--- Exercise brief ---
Reproduce the data in its entirety, exactly as supplied.

□ □ □ □ □

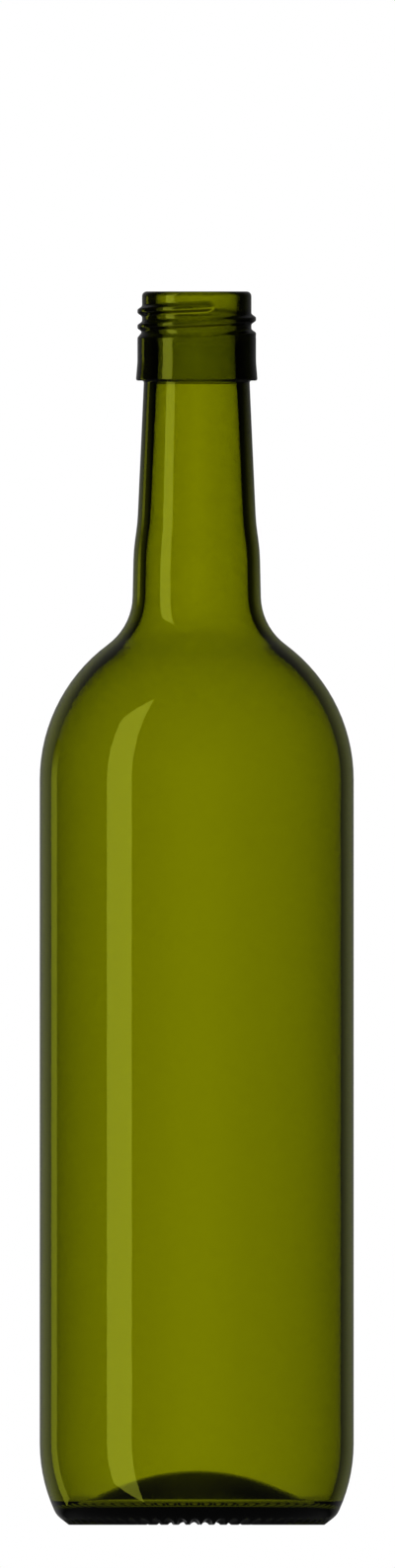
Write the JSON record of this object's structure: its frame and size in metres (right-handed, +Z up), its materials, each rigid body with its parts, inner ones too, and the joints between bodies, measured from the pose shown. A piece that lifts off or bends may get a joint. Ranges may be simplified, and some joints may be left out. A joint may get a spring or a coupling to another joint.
{
  "type": "wine bottle",
  "caption": "Empty tall glass wine bottle with straight sides, round shoulder, stepped neck, collar, screw-thread mouth and a domed base on a knurled foot ring.",
  "frame": {"origin": "on the axis, at the plane the foot ring stands on", "axes": "+Z up the axis towards the mouth; -Y is the front, where the thread starts; +X is to the right of the front"},
  "size_m": [0.0764, 0.0764, 0.3],
  "materials": {
    "bottle_glass": "clear olive-green glass, polished"
  },
  "bodies": {
    "root": {"bottle": "bottle_glass"}
  },
  "joints": []
}
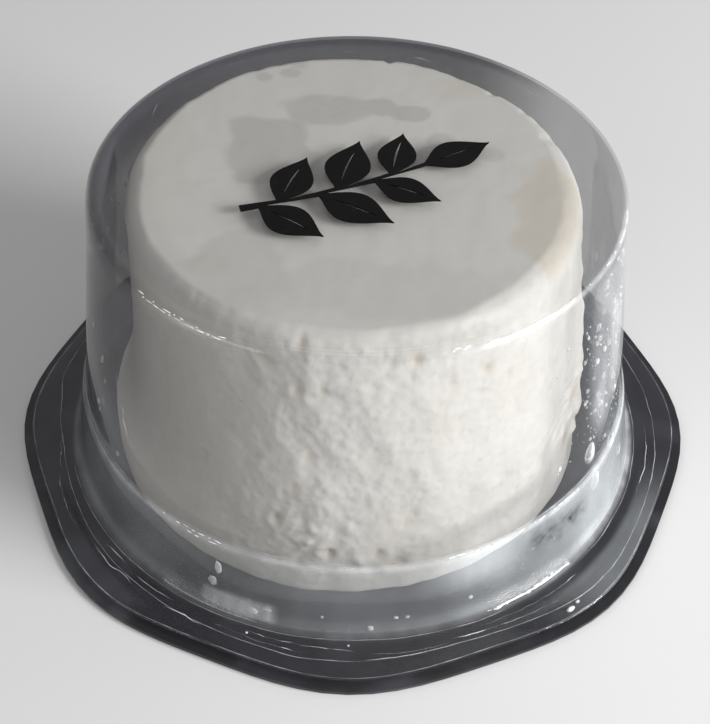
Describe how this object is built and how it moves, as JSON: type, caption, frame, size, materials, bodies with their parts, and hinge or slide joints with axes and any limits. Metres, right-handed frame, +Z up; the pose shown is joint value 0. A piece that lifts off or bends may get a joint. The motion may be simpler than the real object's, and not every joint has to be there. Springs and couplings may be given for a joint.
{
  "type": "goat cheese in a domed pack",
  "caption": "Round of fresh white goat cheese standing under a clear plastic dome with a flanged foot, closed by a flat dark base sheet, with a black leaf sprig printed on top.",
  "frame": {"origin": "centre of the base sheet's underside, on the surface that the pack stands on", "axes": "+Z up through the dome, the short way of the pack; the front, where the cheese is craggy and the print reads upright, faces -Y"},
  "size_m": [0.1188, 0.1188, 0.0545],
  "materials": {
    "curd": "moist white curd, smooth and wet on top, pitted and craggy at the front",
    "clear_plastic": "thin clear thermoformed plastic, glossy",
    "base_sheet": "dark smooth plastic sheet",
    "black_ink": "flat black print with a slight sheen"
  },
  "bodies": {
    "root": {"cheese": "curd", "dome": "clear_plastic", "base": "base_sheet", "leaf_print": "black_ink"}
  },
  "joints": []
}
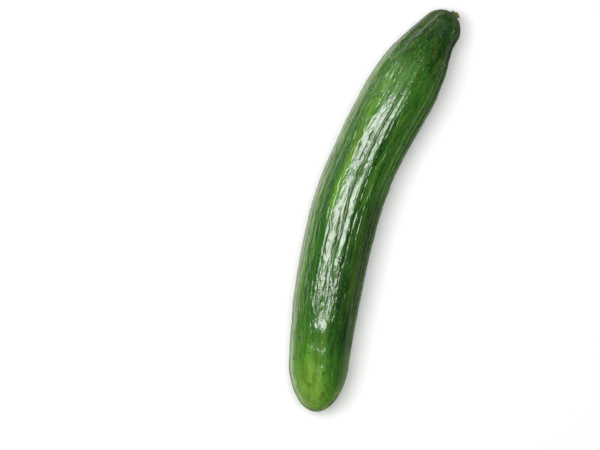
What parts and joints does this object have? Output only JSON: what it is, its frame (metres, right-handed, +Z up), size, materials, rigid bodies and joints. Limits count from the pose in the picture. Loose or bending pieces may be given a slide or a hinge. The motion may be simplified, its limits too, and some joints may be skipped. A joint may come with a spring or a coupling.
{
  "type": "cucumber",
  "caption": "Long green salad cucumber lying on its side, gently bowed, with shallow ribs, a rounded blossom end and a short cut stem stub.",
  "frame": {"origin": "bottom centre of the bounding box, on the surface that the cucumber rests on", "axes": "+X along the length, from the blossom end towards the stem end; +Y towards the bowed-out side; +Z up, with the cucumber lying on its side"},
  "size_m": [0.3034, 0.0638, 0.0513],
  "materials": {
    "skin": "glossy waxy cucumber skin, mid to dark green, streaked lengthwise and yellower towards the blossom end",
    "stem": "matt olive green fibrous stalk with a paler yellow-green cut face"
  },
  "bodies": {
    "root": {"fruit": "skin", "stem": "stem"}
  },
  "joints": []
}
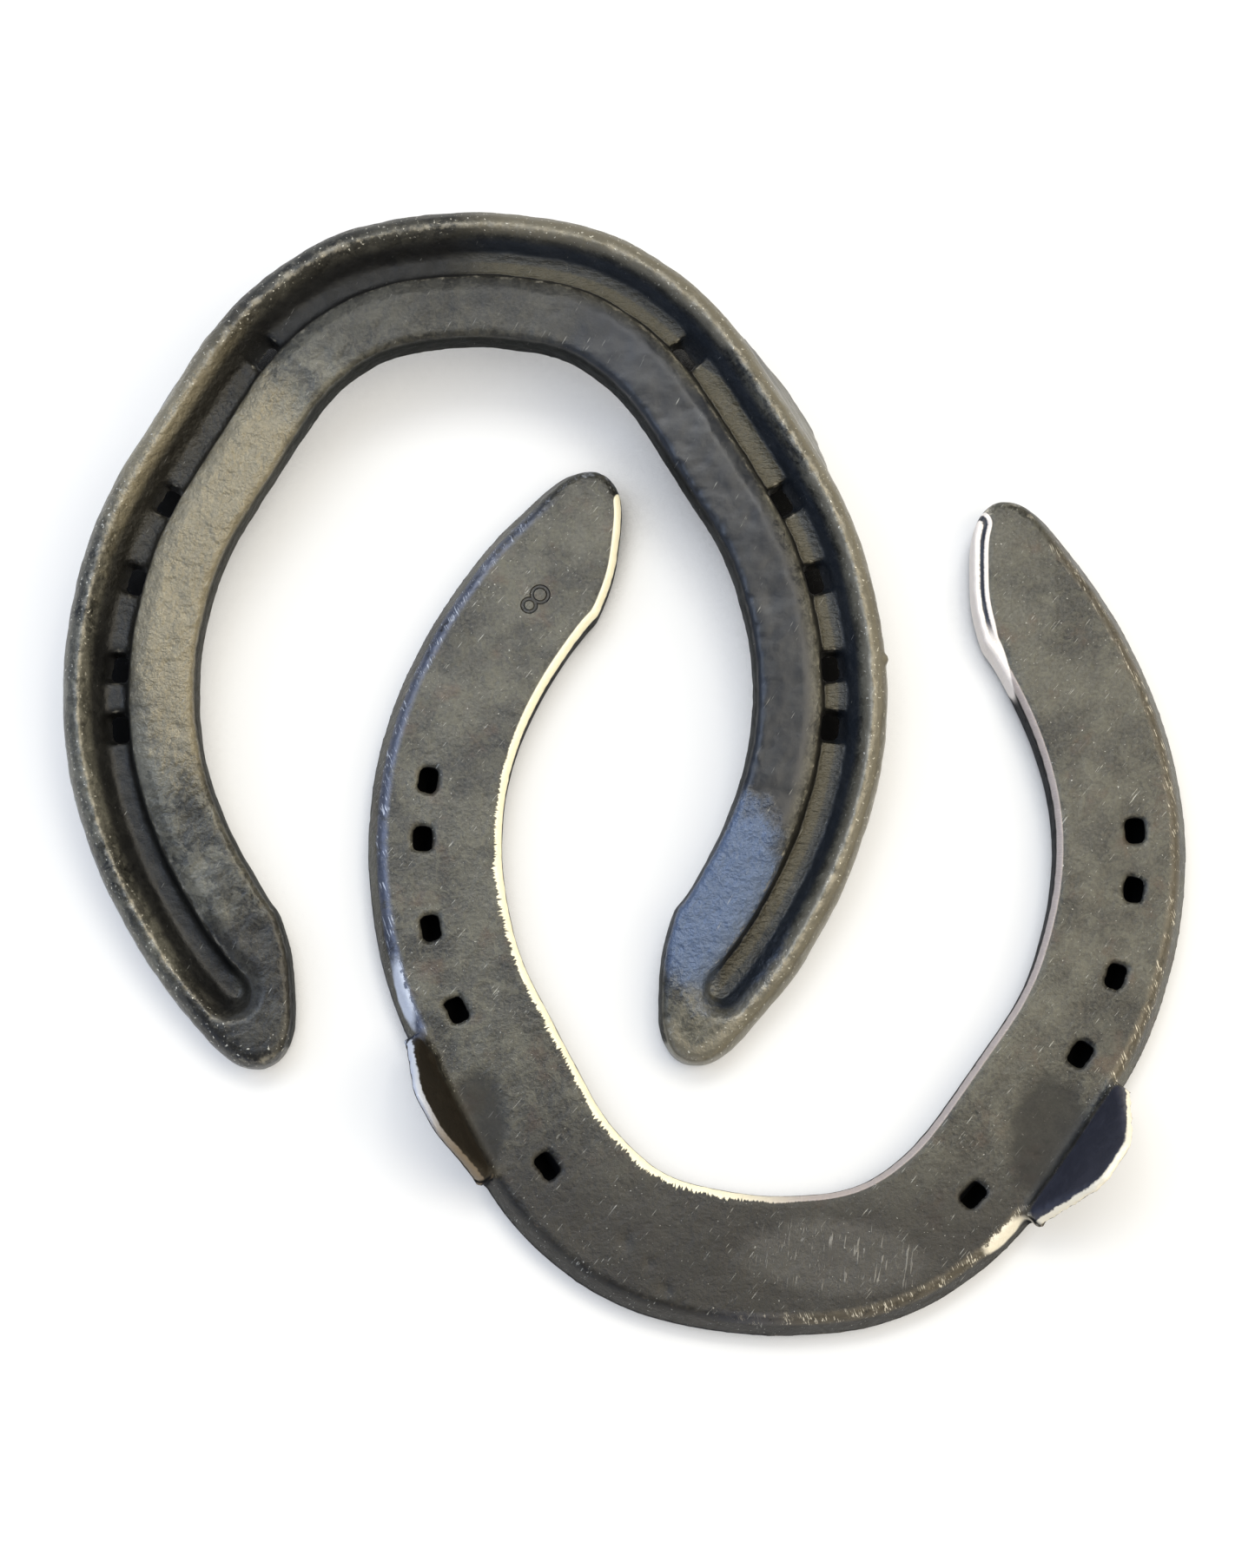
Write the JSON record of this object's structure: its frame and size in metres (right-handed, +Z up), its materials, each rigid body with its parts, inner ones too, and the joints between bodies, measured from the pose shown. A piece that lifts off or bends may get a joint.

□ □ □ □ □

--- Written response ---
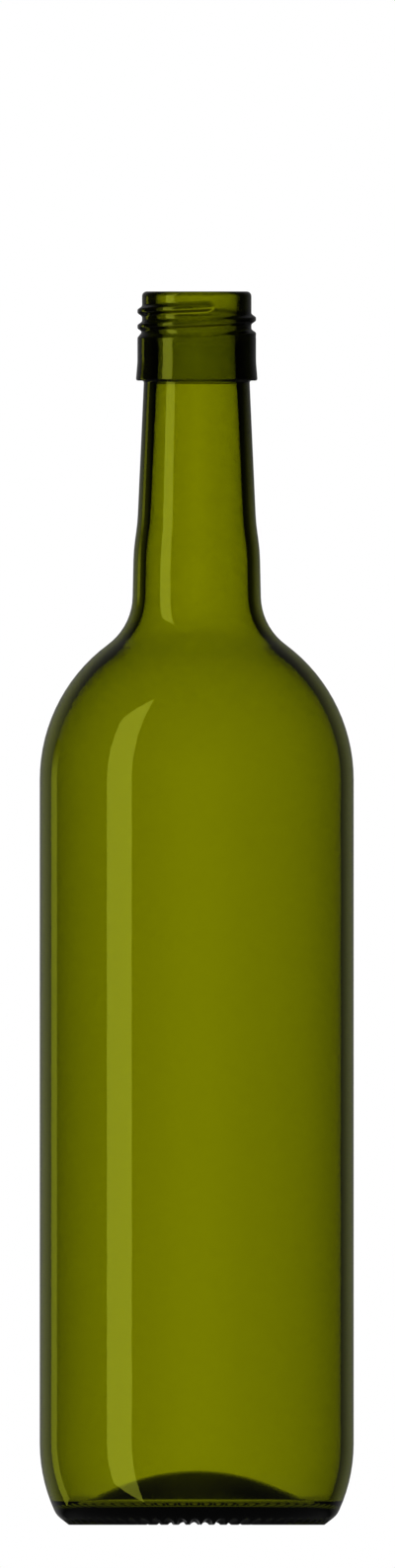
Write the JSON record of this object's structure: its frame and size in metres (right-handed, +Z up), its materials, each rigid body with its parts, inner ones too, and the joints between bodies, measured from the pose shown. A piece that lifts off or bends may get a joint. Ranges may be simplified, and some joints may be left out. A joint may get a spring or a coupling to another joint.
{
  "type": "wine bottle",
  "caption": "Empty tall glass wine bottle with straight sides, round shoulder, stepped neck, collar, screw-thread mouth and a domed base on a knurled foot ring.",
  "frame": {"origin": "on the axis, at the plane the foot ring stands on", "axes": "+Z up the axis towards the mouth; -Y is the front, where the thread starts; +X is to the right of the front"},
  "size_m": [0.0764, 0.0764, 0.3],
  "materials": {
    "bottle_glass": "clear olive-green glass, polished"
  },
  "bodies": {
    "root": {"bottle": "bottle_glass"}
  },
  "joints": []
}
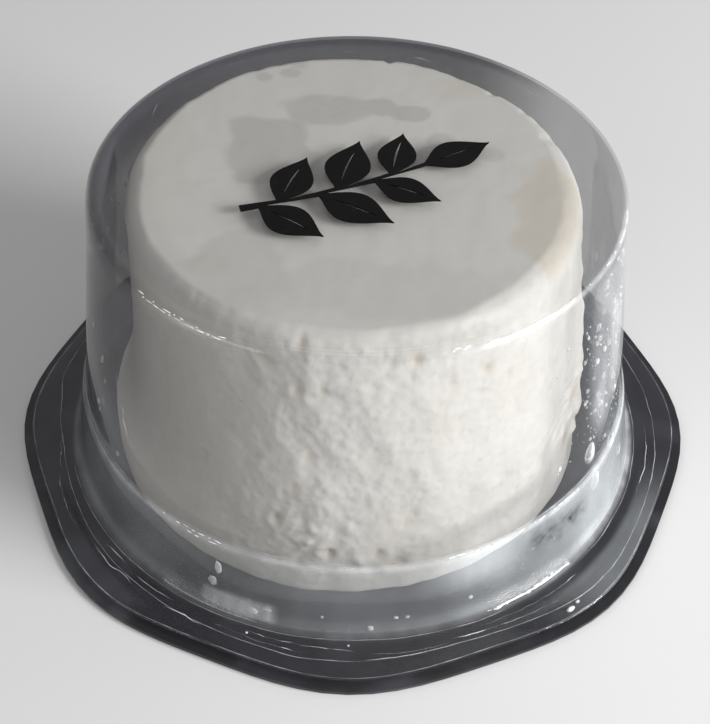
Describe how this object is built and how it moves, as JSON: type, caption, frame, size, materials, bodies with their parts, and hinge or slide joints with axes and any limits. Metres, right-handed frame, +Z up; the pose shown is joint value 0. A piece that lifts off or bends may get a joint. The motion may be simpler than the real object's, and not every joint has to be there. Springs and couplings may be given for a joint.
{
  "type": "goat cheese in a domed pack",
  "caption": "Round of fresh white goat cheese standing under a clear plastic dome with a flanged foot, closed by a flat dark base sheet, with a black leaf sprig printed on top.",
  "frame": {"origin": "centre of the base sheet's underside, on the surface that the pack stands on", "axes": "+Z up through the dome, the short way of the pack; the front, where the cheese is craggy and the print reads upright, faces -Y"},
  "size_m": [0.1188, 0.1188, 0.0545],
  "materials": {
    "curd": "moist white curd, smooth and wet on top, pitted and craggy at the front",
    "clear_plastic": "thin clear thermoformed plastic, glossy",
    "base_sheet": "dark smooth plastic sheet",
    "black_ink": "flat black print with a slight sheen"
  },
  "bodies": {
    "root": {"cheese": "curd", "dome": "clear_plastic", "base": "base_sheet", "leaf_print": "black_ink"}
  },
  "joints": []
}
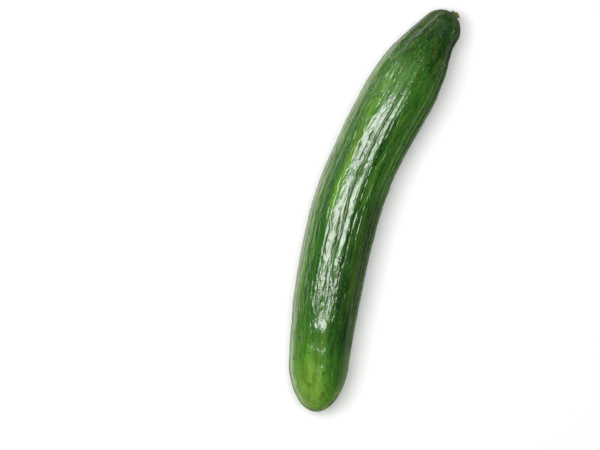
What parts and joints does this object have? Output only JSON: what it is, its frame (metres, right-handed, +Z up), size, materials, rigid bodies and joints. Limits count from the pose in the picture. Loose or bending pieces may be given a slide or a hinge. The motion may be simplified, its limits too, and some joints may be skipped. A joint may come with a spring or a coupling.
{
  "type": "cucumber",
  "caption": "Long green salad cucumber lying on its side, gently bowed, with shallow ribs, a rounded blossom end and a short cut stem stub.",
  "frame": {"origin": "bottom centre of the bounding box, on the surface that the cucumber rests on", "axes": "+X along the length, from the blossom end towards the stem end; +Y towards the bowed-out side; +Z up, with the cucumber lying on its side"},
  "size_m": [0.3034, 0.0638, 0.0513],
  "materials": {
    "skin": "glossy waxy cucumber skin, mid to dark green, streaked lengthwise and yellower towards the blossom end",
    "stem": "matt olive green fibrous stalk with a paler yellow-green cut face"
  },
  "bodies": {
    "root": {"fruit": "skin", "stem": "stem"}
  },
  "joints": []
}
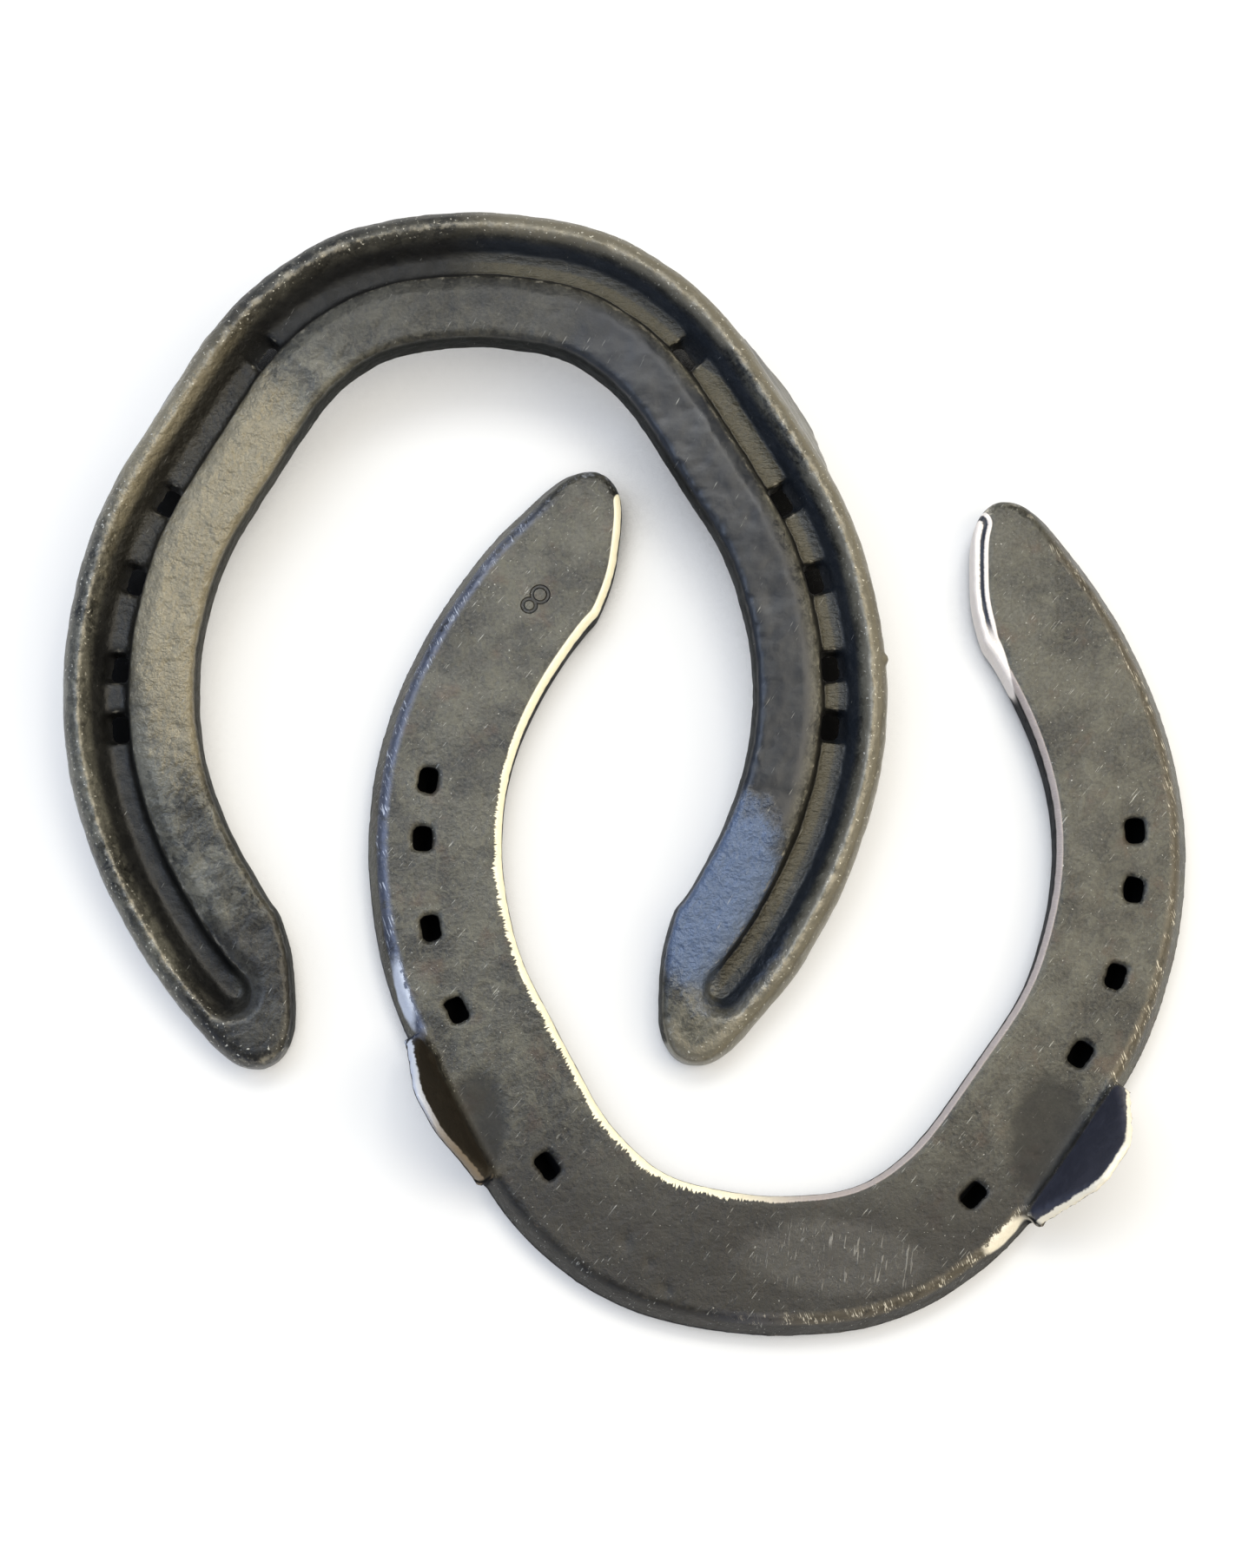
Write the JSON record of this object's structure: its frame and size in metres (right-handed, +Z up), its materials, each rigid body with its parts, inner ones too, and the joints between bodies, measured from the pose shown. A piece that lifts off or bends may get a joint.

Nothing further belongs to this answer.